● Raw data
☆ ☆ ☆ ☆

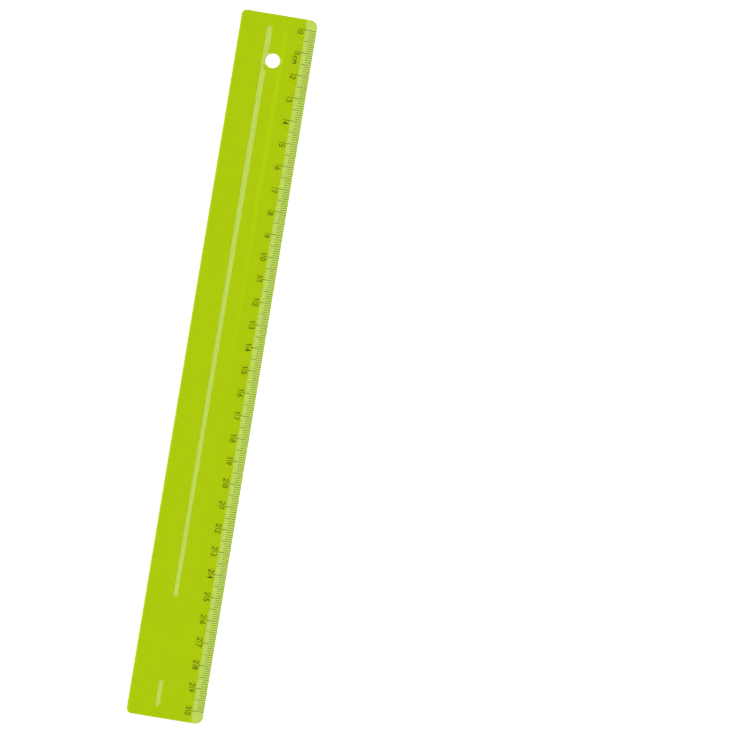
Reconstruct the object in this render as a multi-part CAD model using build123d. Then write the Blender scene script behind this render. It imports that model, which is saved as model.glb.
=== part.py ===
"""A flat 300 mm school ruler: one tinted clear moulding with a printed centimetre scale.

The ruler lies on its flat underside in the plane z = 0, centred on the origin. +X runs along
the scale from its zero end, +Y points to the bevelled edge that carries the scale, and +Z
points up out of the printed face. Sizes are in millimetres.
"""

from build123d import *

import os
from math import cos, radians, sin, tan

# Moulding
length = 310.0
width = 33.4
thickness = 2.4
scale_corner_radius = 3.0
plain_corner_radius = 2.2
edge_radius = 0.2

# Bevel along the scale edge
bevel_width = 4.95
bevel_edge_thickness = 1.0
bevel_drop = thickness - bevel_edge_thickness
bevel_slope = bevel_drop / bevel_width

# Places along and across the scale
last_centimetre = 30
zero_x = 4.6 - length / 2
edge_y = width / 2
ridge_y = edge_y - bevel_width

# Finger groove: two shallow troughs in line, with a blank land between them
groove_width = 9.5
groove_depth = 0.45
groove_side_run = 2.2
groove_end_run = 1.0
mouth_corner_radius = 1.6
floor_corner_radius = 0.8
mouth_blend_radius = 1.5
foot_blend_radius = 3.5
trough_spans = [(0.3, 252.8), (288.2, 300.8)]

# Hanging hole, in a round boss that bridges the groove and is dished towards the hole
hole_x = zero_x + 15.6
hole_radius = 3.2
boss_top_radius = 5.0
boss_foot_radius = 5.3
dish_slope = 15.0
dish_depth = (boss_top_radius - hole_radius) * tan(radians(dish_slope))
hole_chamfer = 0.2

# Printed ink: how far in from the scale edge each kind of mark starts and ends
ink_thickness = 0.03
marks_start = 0.2
millimetre_mark_end = 3.0
half_mark_end = 4.55
centimetre_mark_end = 8.1
millimetre_mark_width = 0.17
half_mark_width = 0.18
centimetre_mark_width = 0.19

# Numerals: they stand on the line where the centimetre marks end
digit_height = 2.45
digit_width = 1.45
stroke = 0.29
digit_offset = 1.35
narrow_digit_offset = 0.98
baseline_y = edge_y - centimetre_mark_end
letter_height = 1.5
letter_c_offset = 2.62
letter_m_offset = 4.48
letter_m_stem_gap = 0.74

# The centre line of a stroke keeps half a stroke inside the digit's outline
reach = (digit_width - stroke) / 2
rise = digit_height - stroke
small_bowl = 0.22 * rise
letter_rise = letter_height - stroke


def outline():
    """The plan outline, with larger corners at the scale edge."""
    plan = Rectangle(length, width)
    plan = fillet(plan.vertices().filter_by(lambda v: v.Y > 0), scale_corner_radius)
    return fillet(plan.vertices().filter_by(lambda v: v.Y < -width / 2 + 0.01), plain_corner_radius)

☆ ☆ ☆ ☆

● Task description
Quote the material exactly, leaving nothing out.

● Task output
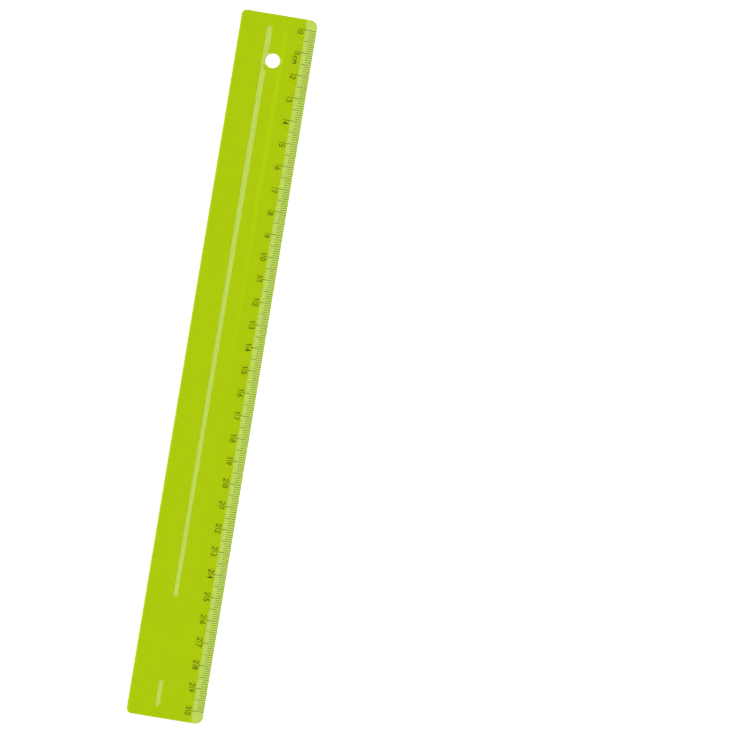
Reconstruct the object in this render as a multi-part CAD model using build123d. Then write the Blender scene script behind this render. It imports that model, which is saved as model.glb.
=== part.py ===
"""A flat 300 mm school ruler: one tinted clear moulding with a printed centimetre scale.

The ruler lies on its flat underside in the plane z = 0, centred on the origin. +X runs along
the scale from its zero end, +Y points to the bevelled edge that carries the scale, and +Z
points up out of the printed face. Sizes are in millimetres.
"""

from build123d import *

import os
from math import cos, radians, sin, tan

# Moulding
length = 310.0
width = 33.4
thickness = 2.4
scale_corner_radius = 3.0
plain_corner_radius = 2.2
edge_radius = 0.2

# Bevel along the scale edge
bevel_width = 4.95
bevel_edge_thickness = 1.0
bevel_drop = thickness - bevel_edge_thickness
bevel_slope = bevel_drop / bevel_width

# Places along and across the scale
last_centimetre = 30
zero_x = 4.6 - length / 2
edge_y = width / 2
ridge_y = edge_y - bevel_width

# Finger groove: two shallow troughs in line, with a blank land between them
groove_width = 9.5
groove_depth = 0.45
groove_side_run = 2.2
groove_end_run = 1.0
mouth_corner_radius = 1.6
floor_corner_radius = 0.8
mouth_blend_radius = 1.5
foot_blend_radius = 3.5
trough_spans = [(0.3, 252.8), (288.2, 300.8)]

# Hanging hole, in a round boss that bridges the groove and is dished towards the hole
hole_x = zero_x + 15.6
hole_radius = 3.2
boss_top_radius = 5.0
boss_foot_radius = 5.3
dish_slope = 15.0
dish_depth = (boss_top_radius - hole_radius) * tan(radians(dish_slope))
hole_chamfer = 0.2

# Printed ink: how far in from the scale edge each kind of mark starts and ends
ink_thickness = 0.03
marks_start = 0.2
millimetre_mark_end = 3.0
half_mark_end = 4.55
centimetre_mark_end = 8.1
millimetre_mark_width = 0.17
half_mark_width = 0.18
centimetre_mark_width = 0.19

# Numerals: they stand on the line where the centimetre marks end
digit_height = 2.45
digit_width = 1.45
stroke = 0.29
digit_offset = 1.35
narrow_digit_offset = 0.98
baseline_y = edge_y - centimetre_mark_end
letter_height = 1.5
letter_c_offset = 2.62
letter_m_offset = 4.48
letter_m_stem_gap = 0.74

# The centre line of a stroke keeps half a stroke inside the digit's outline
reach = (digit_width - stroke) / 2
rise = digit_height - stroke
small_bowl = 0.22 * rise
letter_rise = letter_height - stroke


def outline():
    """The plan outline, with larger corners at the scale edge."""
    plan = Rectangle(length, width)
    plan = fillet(plan.vertices().filter_by(lambda v: v.Y > 0), scale_corner_radius)
    return fillet(plan.vertices().filter_by(lambda v: v.Y < -width / 2 + 0.01), plain_corner_radius)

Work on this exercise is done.